My second literary criticism concerns Mr. Roper’s dreadful habit of interrupting the narrative with pointless asides about people like Hemingway or Melville. The worst is a multi-page divagation on John Muir just at the place where he is about to describe the death of Unsoeld’s daughter “Nanda Devi.” It is tedious beyond belief. A firmer hand on the editorial tiller was called for.

These things aside, I think that this is a very good book. Once you start it, you will have difficulty putting it down.

As I was reading it, I kept asking myself if, had I met him, would I have liked Unsoeld and vice versa? I decided that the answer was “no.” He seems to have been—this is from the book— a superannuated scoutmaster with a metaphysical carapace. Roper informs us that Unsoeld used to wake up his clients at the crack of dawn in the Tetons with a rousing rendition on the harmonica of the “Colonel Bogey March.” I much preferred hearing Chamonix guides saying, under the same circumstances, “Levez vous, tas des cons!” On the metaphysics, Unsoeld was a lifelong admirer of the French obscurantist Henri Bergson on whom he wrote a thesis at the University of Washington. I have a particular animosity towards Bergson since, as an undergraduate, I had a summer job of deconstructing his views on Einstein’s theory of relativity. I came to the conclusion that Bergson understood nothing, which did not stop him from writing interminably. That he won the Nobel Prize for literature in 1927, when both Proust and Joyce were overlooked, boggles the mind, as does Unsoeld’s being able to extract meaning from any of this. Roper tries to explain, but it reads like a dying man grasping for breath.

Unsoeld emerges as a very intelligent, egocentric man with a considerable core of foolishness, and of course as a great climber. The book is basically an account of the 1976 expedition to climb Nanda Devi. This misbegotten adventure has been written to death and, of course, its climax was the death of Nanda Devi—a death that seems to me to have been preventable. She was clearly very ill and she should have been told in no uncertain terms to go down. Unsoeld’s response when Roskelly told him that Devi had to descend—“What’s a father to do?”—seems to me to have a straightforward response: Save the life of his child. We all know that this has to be done sometimes by brute force and that is what should have been applied. Both of them seem to have been caught up in some sort of spiritual nexus that is often the stuff of tragedy. Unsoeld’s apparent reaction to this—to become a smiling public man for whom Devi’s death became part of a lecture performance—seems to me to border on the inhuman. I think Roper disentangles this lucidly. Very likely the Unsoelders have a different take on this and I am sure they will tell us.
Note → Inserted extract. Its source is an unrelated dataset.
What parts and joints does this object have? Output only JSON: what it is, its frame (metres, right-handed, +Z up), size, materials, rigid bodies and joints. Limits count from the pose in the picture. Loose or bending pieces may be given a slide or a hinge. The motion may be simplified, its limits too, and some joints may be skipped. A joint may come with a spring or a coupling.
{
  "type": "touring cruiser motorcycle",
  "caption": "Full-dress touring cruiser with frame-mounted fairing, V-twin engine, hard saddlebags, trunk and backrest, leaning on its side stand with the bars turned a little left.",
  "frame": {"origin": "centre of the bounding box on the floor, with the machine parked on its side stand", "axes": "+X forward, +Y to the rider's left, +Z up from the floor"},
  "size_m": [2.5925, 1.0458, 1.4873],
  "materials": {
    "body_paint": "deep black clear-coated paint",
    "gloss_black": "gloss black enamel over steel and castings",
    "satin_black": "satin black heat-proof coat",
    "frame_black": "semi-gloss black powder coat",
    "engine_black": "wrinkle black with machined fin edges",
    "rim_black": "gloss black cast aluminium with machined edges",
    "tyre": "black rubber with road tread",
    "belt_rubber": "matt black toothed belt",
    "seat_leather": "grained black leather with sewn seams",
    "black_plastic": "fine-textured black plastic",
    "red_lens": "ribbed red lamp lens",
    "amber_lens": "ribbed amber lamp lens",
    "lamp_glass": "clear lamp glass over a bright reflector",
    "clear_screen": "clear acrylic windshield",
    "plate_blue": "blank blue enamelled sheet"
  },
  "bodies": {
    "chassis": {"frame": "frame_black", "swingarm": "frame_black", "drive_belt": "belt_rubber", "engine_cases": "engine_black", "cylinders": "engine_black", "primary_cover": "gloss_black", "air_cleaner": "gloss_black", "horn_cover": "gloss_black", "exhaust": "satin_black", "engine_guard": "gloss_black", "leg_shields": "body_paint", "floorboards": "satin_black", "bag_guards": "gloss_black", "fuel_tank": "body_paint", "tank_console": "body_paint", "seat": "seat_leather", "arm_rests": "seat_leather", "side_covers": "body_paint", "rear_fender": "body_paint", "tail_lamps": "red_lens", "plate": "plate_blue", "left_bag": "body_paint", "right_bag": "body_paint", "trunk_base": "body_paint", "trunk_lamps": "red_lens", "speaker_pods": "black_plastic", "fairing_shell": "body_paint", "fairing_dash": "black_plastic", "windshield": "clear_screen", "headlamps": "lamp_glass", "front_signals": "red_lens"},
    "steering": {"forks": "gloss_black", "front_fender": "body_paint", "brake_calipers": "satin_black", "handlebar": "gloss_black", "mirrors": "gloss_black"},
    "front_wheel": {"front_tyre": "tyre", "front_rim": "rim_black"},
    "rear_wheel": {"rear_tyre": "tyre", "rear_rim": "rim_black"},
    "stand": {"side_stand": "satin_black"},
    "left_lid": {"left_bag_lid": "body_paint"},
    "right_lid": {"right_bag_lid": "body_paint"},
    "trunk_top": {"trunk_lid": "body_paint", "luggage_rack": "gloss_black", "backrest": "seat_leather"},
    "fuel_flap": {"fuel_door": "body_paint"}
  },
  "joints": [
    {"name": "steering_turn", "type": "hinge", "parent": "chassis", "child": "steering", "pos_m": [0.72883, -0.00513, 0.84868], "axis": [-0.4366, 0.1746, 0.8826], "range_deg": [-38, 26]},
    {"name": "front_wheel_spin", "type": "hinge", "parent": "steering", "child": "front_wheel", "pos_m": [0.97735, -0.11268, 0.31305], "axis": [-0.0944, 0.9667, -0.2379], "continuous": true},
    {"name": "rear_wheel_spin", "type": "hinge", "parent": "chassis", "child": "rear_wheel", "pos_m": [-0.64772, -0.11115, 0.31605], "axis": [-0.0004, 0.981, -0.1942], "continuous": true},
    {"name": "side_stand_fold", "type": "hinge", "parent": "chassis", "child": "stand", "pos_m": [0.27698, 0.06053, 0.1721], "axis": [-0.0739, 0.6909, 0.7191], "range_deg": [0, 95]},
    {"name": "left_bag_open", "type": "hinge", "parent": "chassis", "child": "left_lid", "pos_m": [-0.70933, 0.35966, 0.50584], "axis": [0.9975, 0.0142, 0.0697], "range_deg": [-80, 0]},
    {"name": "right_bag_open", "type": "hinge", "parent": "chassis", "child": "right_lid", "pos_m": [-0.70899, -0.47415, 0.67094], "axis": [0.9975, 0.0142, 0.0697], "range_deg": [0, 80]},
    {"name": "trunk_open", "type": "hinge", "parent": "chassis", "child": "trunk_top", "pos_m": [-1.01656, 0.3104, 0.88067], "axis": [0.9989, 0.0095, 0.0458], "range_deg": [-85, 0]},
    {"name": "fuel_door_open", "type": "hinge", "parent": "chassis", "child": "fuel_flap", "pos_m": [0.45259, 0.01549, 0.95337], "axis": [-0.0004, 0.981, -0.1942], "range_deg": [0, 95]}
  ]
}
They may also have a different take on Unsoeld’s last climb in March of 1979, on Mt. Rainier. The personnel on the Nanda Devi expedition were at least seasoned professionals— some of the best climbers in the world. The people on this ill-fated climb were in most cases beginners. The conditions were so bad that Yvon Chouinard was leaving the mountain because of his perception of the avalanche dangers. This did not stop Unsoeld. Nor did the potentially bad weather. The whole thing seems to me like sheer irresponsibility—almost suicidal. In France, where guides are sanctioned by the government, this sort of performance would have led to a trial and a probable jail sentence. As it was, it led to Unsoeld’s death in avalanche along with that of a young woman whom he was guiding. That anyone survived was something of a miracle. Perhaps now you will see why I don’t think I would have liked Unsoeld. He was a great mountain climber but a terribly flawed man.